Ten years ago, few could have predicted that Midtown Miami would be home to some of finest restaurants in the United States, that the Design District would become an international cultural and design hub or that downtown Miami and the Biscayne Corridor would see the rise of new, inspired and immediately iconic architectural gems.
Gifted chefs and restaurateurs such as Michael Schwartz and Michelle Bernstein, art gallery owners such as the Rubell family and Martin Margulies, developers such as Craig Robins and the Related Company, with a pioneer’s spirit took risks, with no certainty of success, to force a needed evolution and renaissance in our still burgeoning world-class city.
Yet today, casino proponents have arrived in South Florida with absolutes and guarantees of 100,000 jobs that will be created, that existing businesses will thrive and that casino expansion will generate additional revenue. These are the same casinos that have time and again peddled false promises of economic prosperity and the same casinos that our community has rejected in the past.

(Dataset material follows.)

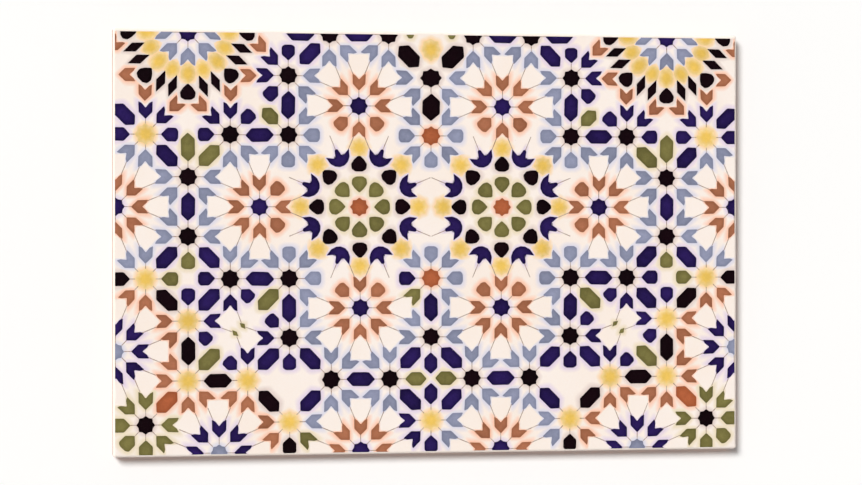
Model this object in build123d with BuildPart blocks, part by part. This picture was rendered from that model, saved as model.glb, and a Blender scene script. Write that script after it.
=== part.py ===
from build123d import *
import os

# A glazed wall tile for a kitchen backsplash, pressed and fired as one piece of clay.
# It lies on its keyed back with the glazed face up. Sizes are in millimetres.
# The origin is the middle of the back, +X runs along the long side and +Z leaves the face.

# Outline of the tile
tile_length = 300.0
tile_width = 200.0
tile_thickness = 8.0
corner_radius = 1.0

# Edges: the glaze rolls over the face's edge, and the press leaves the foot of the wall leaning in
glaze_roll_radius = 1.2
foot_bevel_height = 1.8
foot_bevel_inset = 0.9

# Key on the back: a grid of raised ribs, with drafted cells that the adhesive fills
key_depth = 0.8
key_draft_angle = 30.0
rib_width = 3.0
frame_width = 9.0
cells_along = 12
cells_across = 8
cell_corner_radius = 3.0


def cell_size(side, cells):
    """Mouth of one cell, so that a row of cells and ribs fills a side between its frame bars."""
    return (side - 2 * frame_width - (cells - 1) * rib_width) / cells


cell_length = cell_size(tile_length, cells_along)
cell_width = cell_size(tile_width, cells_across)

with BuildPart() as tile:
    # The pressed slab
    with BuildSketch(Plane.XY):
        RectangleRounded(tile_length, tile_width, corner_radius)
    extrude(amount=tile_thickness)

    # The soft edge of the glazed face, and the leaning foot of the wall
    face_edges = tile.faces().sort_by(Axis.Z)[-1].edges()
    fillet(face_edges, radius=glaze_roll_radius)
    back = tile.faces().sort_by(Axis.Z)[0]
    chamfer(back.edges(), length=foot_bevel_inset, length2=foot_bevel_height, reference=back)

    # The cells of the key, cut up from the back
    with BuildSketch(Plane.XY):
        with GridLocations(cell_length + rib_width, cell_width + rib_width, cells_along, cells_across):
            RectangleRounded(cell_length, cell_width, cell_corner_radius)
    extrude(amount=key_depth, taper=key_draft_angle, mode=Mode.SUBTRACT)

tile.part.label = "tile"

os.makedirs("parts", exist_ok=True)
export_step(tile.part, "parts/tile.step")
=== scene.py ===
"""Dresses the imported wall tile: white glaze over bare clay, and the star pattern laid on its face.

Run as a script in Blender. Sizes in the tables below are in millimetres and are turned to metres
where a mesh is made. The pattern is drawn for the tile's left half and mirrored to the right half.
"""

import math
import random

import bmesh
import bpy
from mathutils import Matrix, Vector


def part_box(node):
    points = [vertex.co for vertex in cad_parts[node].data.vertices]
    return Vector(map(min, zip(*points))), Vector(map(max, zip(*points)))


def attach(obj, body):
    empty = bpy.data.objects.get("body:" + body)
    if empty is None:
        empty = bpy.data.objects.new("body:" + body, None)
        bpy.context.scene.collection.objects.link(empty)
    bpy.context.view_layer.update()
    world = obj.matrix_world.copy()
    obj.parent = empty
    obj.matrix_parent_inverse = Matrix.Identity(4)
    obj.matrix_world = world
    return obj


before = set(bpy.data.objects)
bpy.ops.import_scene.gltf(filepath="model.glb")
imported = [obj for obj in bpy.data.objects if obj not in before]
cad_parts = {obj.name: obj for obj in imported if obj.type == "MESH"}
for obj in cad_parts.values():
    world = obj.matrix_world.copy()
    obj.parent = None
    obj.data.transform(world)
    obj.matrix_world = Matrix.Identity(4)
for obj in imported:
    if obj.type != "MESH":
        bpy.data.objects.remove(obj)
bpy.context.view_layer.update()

bl_info = {
    "name": "Star Pattern Wall Tile",
    "version": (1, 0, 0),
    "blender": (4, 5, 0),
    "location": "View3D > Sidebar > Wall Tile",
    "description": "Glazes a pressed wall tile and lays its star pattern",
    "category": "Object",
}

MM = 0.001
BODY = "root"
tile_low, tile_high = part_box("tile")

# The lattice of the pattern. A place is (a + b / sqrt 2) steps from the tile's left edge and
# (c + d / sqrt 2) steps down from its far edge, so that it is written as four small numbers.
HALF_DIAGONAL = math.sqrt(0.5)
COLUMNS_TO_MIDDLE = (4, 5)
ROWS_IN_ALL = (5, 7)

# Directions of the eight spokes that leave a star, in the order of the words in STARS
SPOKES = {"E": 0, "SE": -45, "S": -90, "SW": -135, "W": 180, "NW": 135, "N": 90, "NE": 45}

# The colours that the letters in the tables of stars stand for
COLOURS = {
    "k": "black",
    "c": "cobalt",
    "s": "sky",
    "o": "terracotta",
    "r": "brick",
    "g": "olive",
    "y": "yellow",
}

# Tint that each coloured glaze gives to the white glaze beside it, from 0 to 255
STAINS = {
    "black": (224, 204, 196),
    "cobalt": (225, 207, 232),
    "sky": (218, 216, 234),
    "terracotta": (255, 192, 157),
    "brick": (253, 196, 164),
    "olive": (235, 217, 179),
    "yellow": (252, 209, 143),
}

# One star a line: its place, its colour and the pieces round it. A piece is its shape and its
# colour: H hexagon, S short hexagon, D drop, T short drop, E small drop, V chevron and C small
# chevron. No piece is "no".
STARS = (
    (0, 1, 1, 2, "y", "Dc Hc Vs Vs Dc no Vc Vc"),
    (2, 1, 1, 2, "k", "Hc Vs Vs Hg Dc Vc Vc Dc"),
    (2, 3, 1, 0, "k", "Vs Vs Hc Dc Vc Vc Tc no"),
    (2, 3, 1, 2, "k", "Ds Vs Ds Vs Hc Sg Hc Vs"),
    (1, 1, 2, 2, "k", "Vs Vs Hc Vs Vs Hc Hg Hg"),
    (1, 1, 2, 4, "k", "Vs Hc Dg Hc Vs Vs Hc Vs"),
    (0, 1, 3, 4, "y", "Dg Hk Co Co Dk Vs Vs Hc"),
    (2, 1, 3, 4, "k", "Hc Tc Vc Hc Dc Hc Vs Vs"),
    (2, 3, 3, 4, "k", "Ds Vs Hc Hg Hc Vs Ds Vs"),
    (1, 1, 4, 4, "y", "Vc Tc Hk Co Co Hk Dc Hc"),
    (2, 3, 3, 6, "k", "Vs Hc Dc Hc Vc Tc Hc Vs"),
    (1, 1, 4, 6, "y", "Hk Co Co Hr Co Co Hk Hg"),
    (1, 3, 4, 6, "y", "no Hk Co Co Hk Tc Vc Hc"),
    (3, 3, 4, 6, "k", "Hc Vs Vs Hc no Hc Vs Vs"),
    (3, 5, 4, 6, "k", "Sg Hc Vs Vs Hc Vs Vs Hc"),
    (0, 1, 5.035, 6, "k", "Vg Vg Dg Dg Dg Vg Vg Hr"),
    (3, 3, 0, 0, "k", "Hc Vs Vs no Hc no no no"),
    (3, 5, 0, 0, "k", "no no Vs Vs Hc no no no"),
    (3, 4, 1, 1, "c", "Co Eo Co Eo Co Co Co Co"),
    (2, 2, 2, 3, "c", "Co Eo Co Co Co Co Co Eo"),
    (3, 4, 3, 5, "c", "Co Co Co Co Co Eo Co Eo"),
    (3, 4, 5, 7, "c", "Co Co Co Co Co Co Co Co"),
    (0, 0, 2, 3, "c", "Co Co Co Co Co Co Co Co"),
    (0, 0, 4, 5, "s", "Vc Vc Vc Vc Vc Vc Vc Vc"),
    (1.028, 2, 5.01, 7, "s", "Vc Vc Vc Vc Vc Vc Vc Vc"),
    (1, 1, 0, 0, "c", "Vs Vs Vs Vs Vs Vs Vs Vs"),
)

# Stars that differ between the two halves: the left half's words, then the right half's as they
# would be mirrored
UNEVEN_STARS = (
    (2, 3, 5, 6, "y", "Vs Vg Dk Co Co Hk no Hc", "Vs Vs Dk Co Co Hk no Hc"),
)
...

Mega casinos thrive as they cannibalize existing local businesses. Casinos are purposefully designed to be self-contained and include dining, entertainment and gambling under one roof so that patrons do not leave the casino premises.
The proposed casino for downtown Miami is no different — 5,000 rooms and over 50 restaurants, bars and night clubs. Our local hospitality, entertainment and retail industries will suffer similar consequences to those in Atlantic City where only 10 percent of the businesses nearest to casino locations are still open today, and the number of retail businesses declined by one-third within the first year of casinos opening.
In Iowa, taxable retail sales in cities without casinos grew more than five times faster than sales in cities with casinos.
An independent gaming commission in New Hampshire found that bringing one casino would eliminate seven local existing jobs for every 10 casino jobs created.
Do we truly believe that competing local businesses surrounding a mega casino will survive? How will that affect the natural process of economic and cultural improvement already occurring in these areas?
Local venues would likely see reductions in revenue because neither local nor tourist dollars would be spent in Midtown, Design District, Miami Beach or Brickell.
If these bleak numbers are not enough to convince you, take it from one of the biggest proponents of gaming, Steve Wynn of Wynn Resorts, who told a local business owner in Bridgeport, Conn., which considered casino expansion in 1990: “There is no reason on Earth for any of you to expect for more than a second that just because there are people here, they’re going to run into your restaurants and stores just because we build this building here.”
Casino proponents claim that 100,000 jobs will be created and that expanded gaming will generate additional revenue. This figure is widely misleading for several reasons. The figure includes a substantial amount of temporary and part-time jobs, of which most will be low paying.
Moreover, the skills required to perform casino jobs are not easily transferred to other industries thereby limiting upward mobility and inhibiting the marketability of a displaced worker during difficult economic times. It is not a coincidence that the highest unemployment rate, the highest foreclosure rate and the highest personal bankruptcy rate in the United States are in casino-dependent Nevada.